Dissatisfied with the interim directions so issued by the Appellate Tribunal, the appellants, financial creditors of the corporate debtor, have filed appeals before the Supreme Court, essentially challenging the adoption of reverse CIRP by the Appellate Tribunal and limiting the CIRP and constitution of CoC to only one project of the corporate debtor, i.e., Eco Village-II.


The Supreme Court bench observed, the impugned interim order, prima facie, gives rise to several questions worth consideration, including the fundamental one as to the tenability of the proposition of “project-wise resolution” as adopted by the Appellate Tribunal. The question, at present, is what should be the interim relief/interim arrangement until the disposal of these appeals.


The SC Bench noted that on one hand is the position that the Appellate Tribunal has adopted a particular course (which it had adopted in another matter too) while observing that the project-wise resolution may be started as a test to find out the success of such resolution. The result of the directions of the impugned order dated 10.06.2022 is that except Eco Village-II project, all other projects of the corporate debtor are to be kept as ongoing projects and the construction of all other projects is to be continued under the supervision of the IRP with the ex-management, its employees, and workmen. Infusion of funds by the promoter in different projects is to be treated as interim finance, regarding which total account is to be maintained by IRP. If at the present stage, on the submissions of the appellants, CoC is ordered to be constituted for the corporate debtor in the displacement of the directions of the Appellate Tribunal, it is likely to affect those ongoing projects and thereby cause immense hardship to the home buyers while throwing every project into a state of uncertainty. On the other hand, as indicated before us, the other projects are being continued by the IRP and efforts are being made for infusion of funds with the active assistance of the ex-management but without creating any additional rights in the ex-management.

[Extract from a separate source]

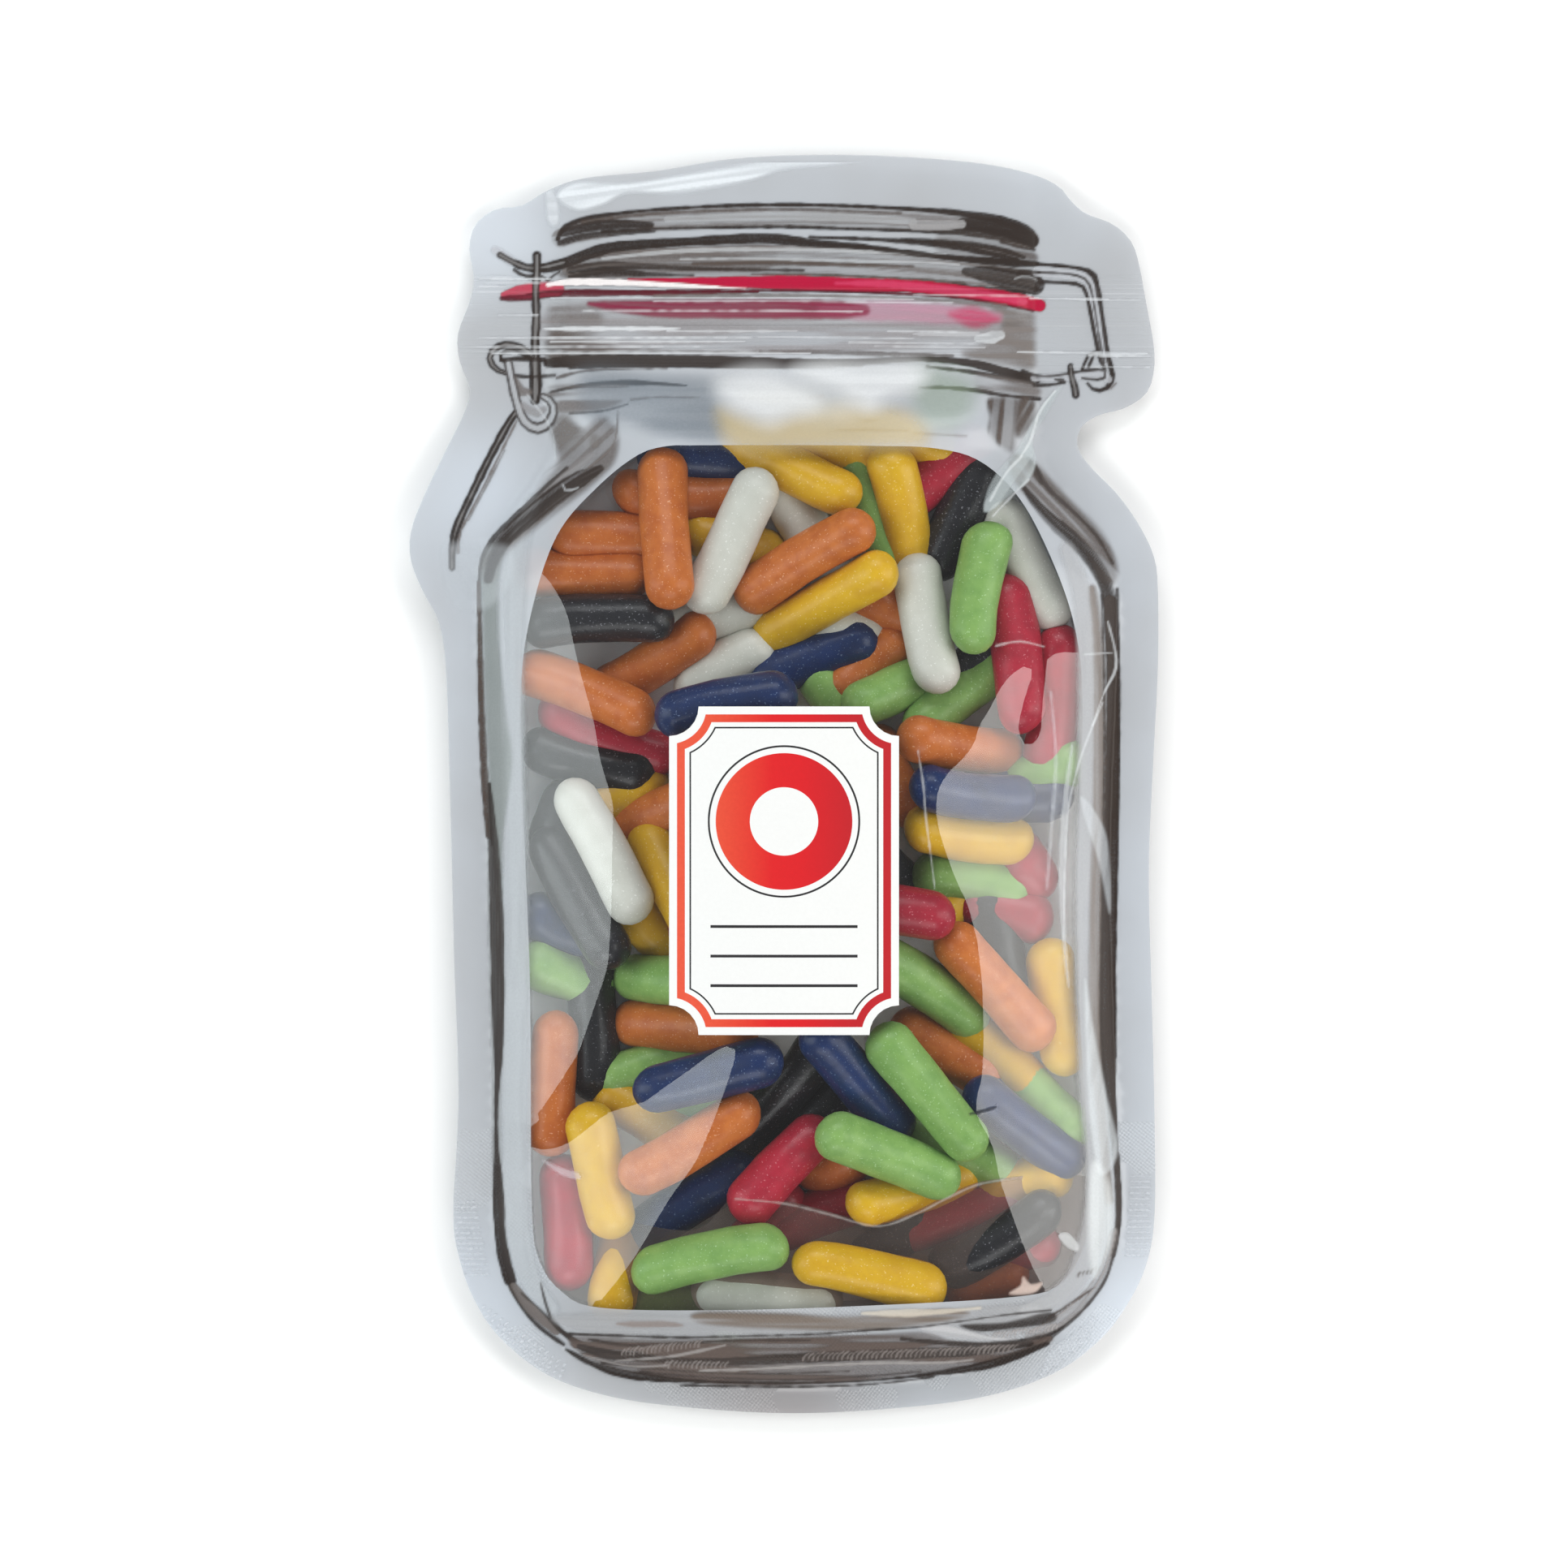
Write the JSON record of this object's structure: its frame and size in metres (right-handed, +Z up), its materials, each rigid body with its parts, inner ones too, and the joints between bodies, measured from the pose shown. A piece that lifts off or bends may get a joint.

The Supreme Court observed that greater inconvenience is likely to be caused by passing any interim order of the constitution of the CoC in relation to the corporate debtor as a whole; and may cause irreparable injury to the home buyers. Thus, the SC bench did not alter the directions in the order impugned as regards the project other than Eco Village-II.


The Supreme Court noted, since CoC was ordered to be constituted by the Appellate Tribunal in the impugned order dated 10.06.2022, no need to interfere with those directions too but, any process beyond voting on the resolution plan should not be undertaken without specific orders of the Supreme Court.


The Supreme Court allowed the impugned order dated 10.06.2022 to operate subject to the final orders to be passed in these appeals and subject, of course, to the modification in respect of the Eco Village-II project that the process beyond voting on the resolution plan shall await further orders of the Supreme Court.


The interim direction dated 27.01.2023 by the Supreme Court in these matters is modified in the manner that the NCLAT may deal with the offers said to have been received and pass an appropriate order thereupon but, the entire process shall remain subject to the orders to be passed in these appeals.


The Supreme Court bench directed that these appeals may be listed for a final hearing at the admission stage in the second week of July 2023.